## WRITTEN REQUEST
Give the listing again in full, exactly as written.

## COLLECTED MATERIAL
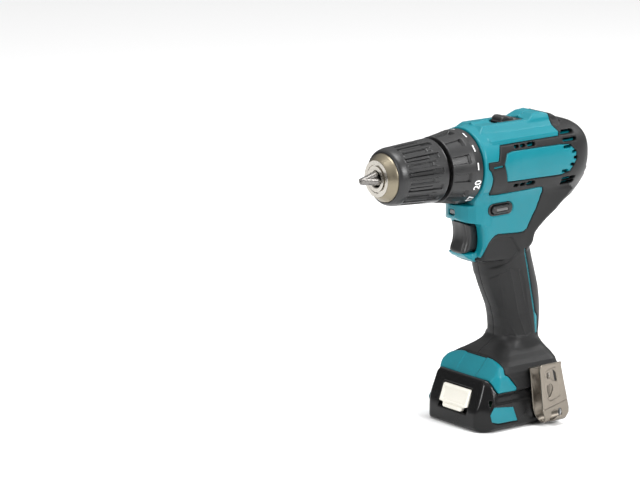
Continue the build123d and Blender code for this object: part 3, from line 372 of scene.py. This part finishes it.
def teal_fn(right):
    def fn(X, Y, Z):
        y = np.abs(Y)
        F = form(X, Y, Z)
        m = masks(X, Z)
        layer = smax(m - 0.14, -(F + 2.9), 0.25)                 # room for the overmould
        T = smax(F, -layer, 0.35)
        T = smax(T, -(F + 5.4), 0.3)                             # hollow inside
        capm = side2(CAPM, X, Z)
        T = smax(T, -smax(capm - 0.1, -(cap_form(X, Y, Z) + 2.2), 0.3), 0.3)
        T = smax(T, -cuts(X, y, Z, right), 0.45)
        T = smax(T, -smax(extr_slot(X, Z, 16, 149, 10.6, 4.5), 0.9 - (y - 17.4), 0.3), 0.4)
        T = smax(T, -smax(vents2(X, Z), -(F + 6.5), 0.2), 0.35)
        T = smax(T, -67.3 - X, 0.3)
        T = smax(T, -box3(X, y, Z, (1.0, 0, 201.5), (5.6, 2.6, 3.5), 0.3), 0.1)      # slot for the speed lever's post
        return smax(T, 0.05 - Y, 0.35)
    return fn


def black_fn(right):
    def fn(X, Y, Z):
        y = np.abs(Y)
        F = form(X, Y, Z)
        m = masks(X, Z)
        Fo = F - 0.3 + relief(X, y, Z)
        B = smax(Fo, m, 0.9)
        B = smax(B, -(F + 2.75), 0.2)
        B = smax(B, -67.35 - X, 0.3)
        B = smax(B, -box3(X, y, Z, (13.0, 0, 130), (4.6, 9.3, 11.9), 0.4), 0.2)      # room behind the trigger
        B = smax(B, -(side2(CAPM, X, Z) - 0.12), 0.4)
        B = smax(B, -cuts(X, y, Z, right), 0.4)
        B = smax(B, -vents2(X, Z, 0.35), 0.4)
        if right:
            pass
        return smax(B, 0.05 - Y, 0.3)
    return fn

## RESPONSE
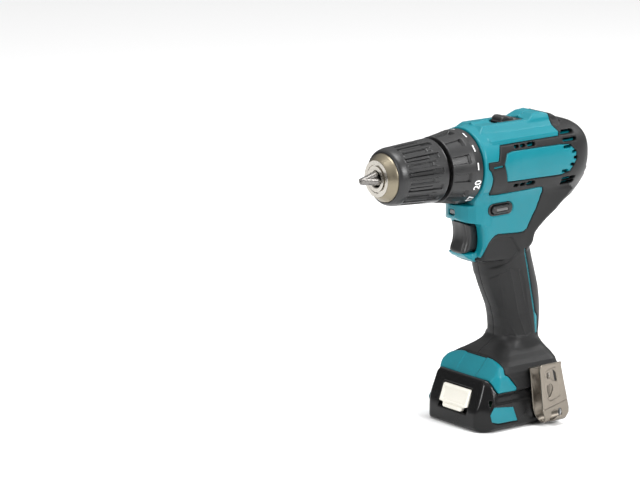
Continue the build123d and Blender code for this object: part 3, from line 372 of scene.py. This part finishes it.
def teal_fn(right):
    def fn(X, Y, Z):
        y = np.abs(Y)
        F = form(X, Y, Z)
        m = masks(X, Z)
        layer = smax(m - 0.14, -(F + 2.9), 0.25)                 # room for the overmould
        T = smax(F, -layer, 0.35)
        T = smax(T, -(F + 5.4), 0.3)                             # hollow inside
        capm = side2(CAPM, X, Z)
        T = smax(T, -smax(capm - 0.1, -(cap_form(X, Y, Z) + 2.2), 0.3), 0.3)
        T = smax(T, -cuts(X, y, Z, right), 0.45)
        T = smax(T, -smax(extr_slot(X, Z, 16, 149, 10.6, 4.5), 0.9 - (y - 17.4), 0.3), 0.4)
        T = smax(T, -smax(vents2(X, Z), -(F + 6.5), 0.2), 0.35)
        T = smax(T, -67.3 - X, 0.3)
        T = smax(T, -box3(X, y, Z, (1.0, 0, 201.5), (5.6, 2.6, 3.5), 0.3), 0.1)      # slot for the speed lever's post
        return smax(T, 0.05 - Y, 0.35)
    return fn


def black_fn(right):
    def fn(X, Y, Z):
        y = np.abs(Y)
        F = form(X, Y, Z)
        m = masks(X, Z)
        Fo = F - 0.3 + relief(X, y, Z)
        B = smax(Fo, m, 0.9)
        B = smax(B, -(F + 2.75), 0.2)
        B = smax(B, -67.35 - X, 0.3)
        B = smax(B, -box3(X, y, Z, (13.0, 0, 130), (4.6, 9.3, 11.9), 0.4), 0.2)      # room behind the trigger
        B = smax(B, -(side2(CAPM, X, Z) - 0.12), 0.4)
        B = smax(B, -cuts(X, y, Z, right), 0.4)
        B = smax(B, -vents2(X, Z, 0.35), 0.4)
        if right:
            pass
        return smax(B, 0.05 - Y, 0.3)
    return fn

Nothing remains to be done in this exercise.